As for the convocation of such a Synod, this too is a duty of the Bishops in virtue of their specific obligation of communion with and visits to the Roman Pontiff (cf. canon 399) every 5 years, because a Synod held in the presence of the Pope is nothing more than a public audience of the Pope held in the presence of the bishops to hear from his own mouth his instructions and councils and explanations and to hear from their own mouths, their needs and questions.
Another avenue is the Provincial Council, which can be convened by the Metropolitan Archbishop (canon 442) when the majority of bishops in that ecclesiastical province agree (canon 440), and though this can only be done with the approval of the Apostolic See (cf. canon 339), it would be sufficient that one of the claimants to the papacy remain silent, to grant the tacit permission to convene the Synod. In a provincial council, the Metropolitan determines the place, procedures, questions, time of opening and can transfer, prorogue or dissolve the assembly of bishops (canon 442 §1 n. 3). In the case of there being no valid Metropolitan, this can be done by a validly nominated suffragan Bishop elected by other valid suffragan bishops (canon 442 §2). Canons 443-446 specify how to conduct a Provincial Council. And it is noteworthy to note, that the Synod of Sutri in 1046 was most likely a Provincial council.
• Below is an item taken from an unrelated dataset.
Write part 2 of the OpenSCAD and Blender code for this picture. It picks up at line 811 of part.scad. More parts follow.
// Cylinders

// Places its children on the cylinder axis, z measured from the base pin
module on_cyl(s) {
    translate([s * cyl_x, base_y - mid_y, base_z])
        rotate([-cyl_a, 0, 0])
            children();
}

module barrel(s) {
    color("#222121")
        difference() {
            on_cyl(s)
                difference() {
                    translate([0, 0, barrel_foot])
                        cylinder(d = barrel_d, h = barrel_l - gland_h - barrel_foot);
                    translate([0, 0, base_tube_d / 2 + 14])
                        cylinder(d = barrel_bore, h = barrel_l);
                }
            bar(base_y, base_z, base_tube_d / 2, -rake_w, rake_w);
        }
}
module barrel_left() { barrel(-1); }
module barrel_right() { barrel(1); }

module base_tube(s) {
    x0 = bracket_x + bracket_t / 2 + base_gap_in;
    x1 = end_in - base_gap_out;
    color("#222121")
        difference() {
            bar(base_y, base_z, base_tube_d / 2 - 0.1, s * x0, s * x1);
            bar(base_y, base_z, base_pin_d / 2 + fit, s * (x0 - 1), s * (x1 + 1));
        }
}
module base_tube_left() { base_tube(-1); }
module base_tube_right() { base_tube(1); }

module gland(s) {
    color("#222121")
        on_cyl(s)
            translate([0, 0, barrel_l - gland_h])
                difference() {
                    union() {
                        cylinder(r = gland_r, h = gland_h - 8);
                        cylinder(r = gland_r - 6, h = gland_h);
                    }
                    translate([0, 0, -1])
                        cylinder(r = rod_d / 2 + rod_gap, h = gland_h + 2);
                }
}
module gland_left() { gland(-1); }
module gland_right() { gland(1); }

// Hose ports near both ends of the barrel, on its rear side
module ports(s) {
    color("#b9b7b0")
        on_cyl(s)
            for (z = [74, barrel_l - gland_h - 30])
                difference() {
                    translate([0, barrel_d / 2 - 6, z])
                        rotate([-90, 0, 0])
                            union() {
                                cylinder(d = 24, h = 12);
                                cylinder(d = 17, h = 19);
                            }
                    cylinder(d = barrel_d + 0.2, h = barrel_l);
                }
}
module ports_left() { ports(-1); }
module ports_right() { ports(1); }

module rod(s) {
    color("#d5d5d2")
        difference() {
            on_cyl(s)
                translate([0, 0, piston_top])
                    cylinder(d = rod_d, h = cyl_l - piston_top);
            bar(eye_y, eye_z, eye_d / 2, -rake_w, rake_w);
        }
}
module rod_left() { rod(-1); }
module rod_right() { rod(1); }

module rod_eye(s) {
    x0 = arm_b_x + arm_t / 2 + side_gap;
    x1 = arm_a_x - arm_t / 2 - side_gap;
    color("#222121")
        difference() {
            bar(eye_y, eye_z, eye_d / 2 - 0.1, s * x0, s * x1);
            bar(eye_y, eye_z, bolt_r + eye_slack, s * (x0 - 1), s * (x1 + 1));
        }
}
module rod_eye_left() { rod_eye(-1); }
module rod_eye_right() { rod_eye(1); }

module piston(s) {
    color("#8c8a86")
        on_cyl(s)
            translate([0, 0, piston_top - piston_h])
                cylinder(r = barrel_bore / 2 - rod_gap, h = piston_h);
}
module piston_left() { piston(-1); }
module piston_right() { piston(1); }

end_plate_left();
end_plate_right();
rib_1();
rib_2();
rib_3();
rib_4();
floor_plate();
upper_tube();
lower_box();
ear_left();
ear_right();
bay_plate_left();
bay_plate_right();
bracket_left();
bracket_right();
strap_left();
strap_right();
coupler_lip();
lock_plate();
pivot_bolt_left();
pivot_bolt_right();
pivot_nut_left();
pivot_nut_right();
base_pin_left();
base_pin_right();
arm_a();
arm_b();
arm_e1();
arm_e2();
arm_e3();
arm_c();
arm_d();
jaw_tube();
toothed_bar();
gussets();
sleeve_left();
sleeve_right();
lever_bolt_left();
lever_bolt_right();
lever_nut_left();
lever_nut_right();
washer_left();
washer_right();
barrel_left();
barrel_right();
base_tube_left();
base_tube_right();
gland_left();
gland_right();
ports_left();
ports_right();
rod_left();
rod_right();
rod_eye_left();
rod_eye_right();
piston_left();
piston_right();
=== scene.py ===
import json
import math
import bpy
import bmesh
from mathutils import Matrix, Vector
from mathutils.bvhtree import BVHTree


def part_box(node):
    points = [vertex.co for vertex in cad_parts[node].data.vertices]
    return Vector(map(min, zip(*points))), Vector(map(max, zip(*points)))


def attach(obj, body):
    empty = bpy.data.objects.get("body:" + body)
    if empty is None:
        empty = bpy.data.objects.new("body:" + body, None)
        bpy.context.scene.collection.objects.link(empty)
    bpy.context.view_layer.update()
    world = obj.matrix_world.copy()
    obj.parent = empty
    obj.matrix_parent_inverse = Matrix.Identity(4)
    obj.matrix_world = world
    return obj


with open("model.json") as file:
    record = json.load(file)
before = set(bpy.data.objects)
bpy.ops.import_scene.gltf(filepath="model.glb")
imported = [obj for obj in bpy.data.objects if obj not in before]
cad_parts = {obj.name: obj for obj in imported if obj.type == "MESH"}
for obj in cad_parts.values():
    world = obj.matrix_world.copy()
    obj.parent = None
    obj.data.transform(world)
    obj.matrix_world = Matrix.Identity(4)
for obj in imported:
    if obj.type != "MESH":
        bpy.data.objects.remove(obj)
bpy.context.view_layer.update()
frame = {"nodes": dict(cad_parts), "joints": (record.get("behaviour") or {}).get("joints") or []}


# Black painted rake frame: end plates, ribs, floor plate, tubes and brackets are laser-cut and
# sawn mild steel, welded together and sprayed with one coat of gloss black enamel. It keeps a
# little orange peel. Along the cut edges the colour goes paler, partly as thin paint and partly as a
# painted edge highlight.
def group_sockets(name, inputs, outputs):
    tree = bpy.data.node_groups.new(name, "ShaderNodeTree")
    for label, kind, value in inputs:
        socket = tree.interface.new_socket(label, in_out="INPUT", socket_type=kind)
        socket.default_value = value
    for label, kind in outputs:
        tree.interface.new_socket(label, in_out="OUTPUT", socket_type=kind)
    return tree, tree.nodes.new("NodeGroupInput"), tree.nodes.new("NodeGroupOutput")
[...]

Perhaps the most risky of all solutions, however, would be to await the death of one or the other claimants and allow the Cardinals who recognize Benedict XVI as the true Pope, to meet and make a public declaration for Pope Benedict (when Bergoglio passes away or resigns) or to proceed to elect his successor in a new conclave, depending on the case in question. Though I think that a public declaration by the Cardinals would still require a public confirmation by Pope Benedict XVI or a Synod).